I did not flash BIOS or BMC firmware on my good boards yet, but once I set BIOS to defaults and changed the boot order to a USB stick, I was able to run memtest on all of them with no issues.
Here are some potentially interesting points from my testing and comparing good boards to bad:
- I visually compared the good boards to the bad ones and the jumpers are all identical.
- One good board had a BIOS password on the list @dstanding posted, which I was able to clear
- The good boards will run on just one stick of ECC Reg or ECC unbuffered
- The good boards will actually run with no RAM to the point of displaying a message about no RAM detected!
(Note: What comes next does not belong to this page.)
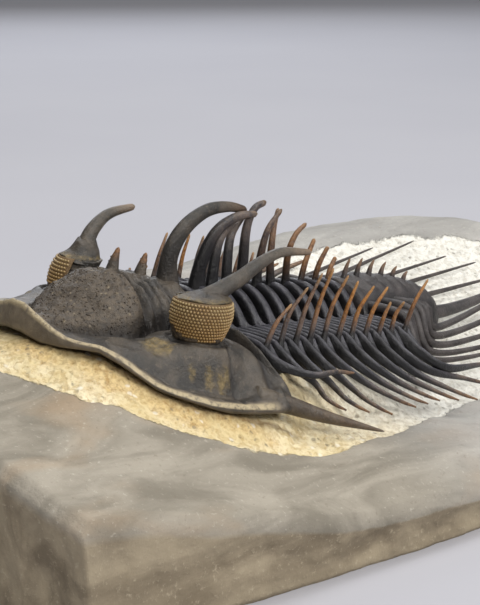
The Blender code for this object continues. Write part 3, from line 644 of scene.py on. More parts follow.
def head_shell():
    """The shield's closed skin: from the middle out to the rim, down the lip and back under."""
    outline = curve_through(head_outline(), HEAD_POINTS, closed=True)
    middle = np.array(HEAD_MIDDLE)
    shares = np.concatenate([np.linspace(0.012, 0.86, HEAD_RINGS - RIM_RINGS),
                             np.linspace(0.867, 1.0, RIM_RINGS)])
    x, y, share = fan_out(outline, middle, shares)
    z = head_top(x, y, share)
    raised, marks = head_relief(x, y, share)
    z = z + raised - 0.10 * rounded(share, 0.988, 1.0)
    rings = list(np.stack([x, y, z], axis=-1))
    painted = {name: list(values) for name, values in marks.items()}
    top_edge = z[-1]
    low_edge = head_under(outline[:, 0], outline[:, 1], np.ones(HEAD_POINTS))
    front = rounded(-outline[:, 0], 3.0, 5.5)
    # How far down the rim's face the pale band reaches, by distance from the midline
    pale_band_reach = along([(0.0, 0.04), (6.0, 0.06), (9.0, 0.18), (14.0, 0.24)], abs(outline[:, 1]))
    face = along([(0.0, 1.0), (6.0, 0.9), (9.0, 0.4), (14.0, 0.3)], abs(outline[:, 1]))
    for t in np.linspace(0, 1, LIP_ROWS + 2)[1:-1]:
        out = 1 + LIP_BULGE * math.sin(math.pi * t) ** 0.6 / HEAD_HALF_WIDTH
        place = middle + (outline - middle) * out
        rings.append(np.column_stack([place, top_edge + (low_edge - top_edge) * t]))
        values = {"dark": 0.0, "ochre": 0.0, "bulb": 0.0, "lip": front * face,
                  "rim": front * (1 - rounded(t - pale_band_reach, 0.0, 0.14) + 0.3 * rounded(t, 0.86, 0.97))}
        for name, value in values.items():
            painted[name].append(np.broadcast_to(value, HEAD_POINTS))
    x, y, share = fan_out(outline, middle, np.linspace(1.0, 0.02, UNDER_RINGS))
    rings += list(np.stack([x, y, head_under(x, y, share)], axis=-1))
    for name in painted:
        painted[name] += [np.zeros(HEAD_POINTS)] * UNDER_RINGS
    return rings, {name: np.concatenate(values) for name, values in painted.items()}


def loft(rings):
    """Points and faces of a skin over equal rings, closed at both ends."""
    sides = len(rings[0])
    faces = quilt(len(rings), sides, wrap=True)
    faces += [tuple(range(sides)), tuple((len(rings) - 1) * sides + k for k in range(sides))]
    return np.concatenate([np.asarray(ring) for ring in rings]), faces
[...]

- The rear light that eventually turns from green to amber on bad boards also turns from green to amber eventually on good boards, so it is (hopefully) not an indicator that something is wrong
- CMOS reset / battery removal overnight did not seem to effect my bad boards in any way, but it's still worth a try
- I even tried installing a low power PCIe video card in the bad board which does not give any video, but does go amber. No video on the card either, and the heatsink on the video card didn't warm up appreciably after a few minutes, so it may not even be getting initialized.
Other notes of interest:
For my test bench, I use desktop PSUs. My first generation Xeon D Supermicro board is picky about power supplies, and will not start when powered by some 80+ desktop PSUs. A few other boards I have also seem to be picky about active PFC PSUs, but I have an old inefficient passive PFC PSU which seems to start any board which doesn't like 80+ PSUs, so I used that PSU for all of my testing above.
I wonder if this is just a batch with a high failure rate, or something like the BMC flash chip death problem on some Asrock Rack boards, or something like the Atom C2000 series issue.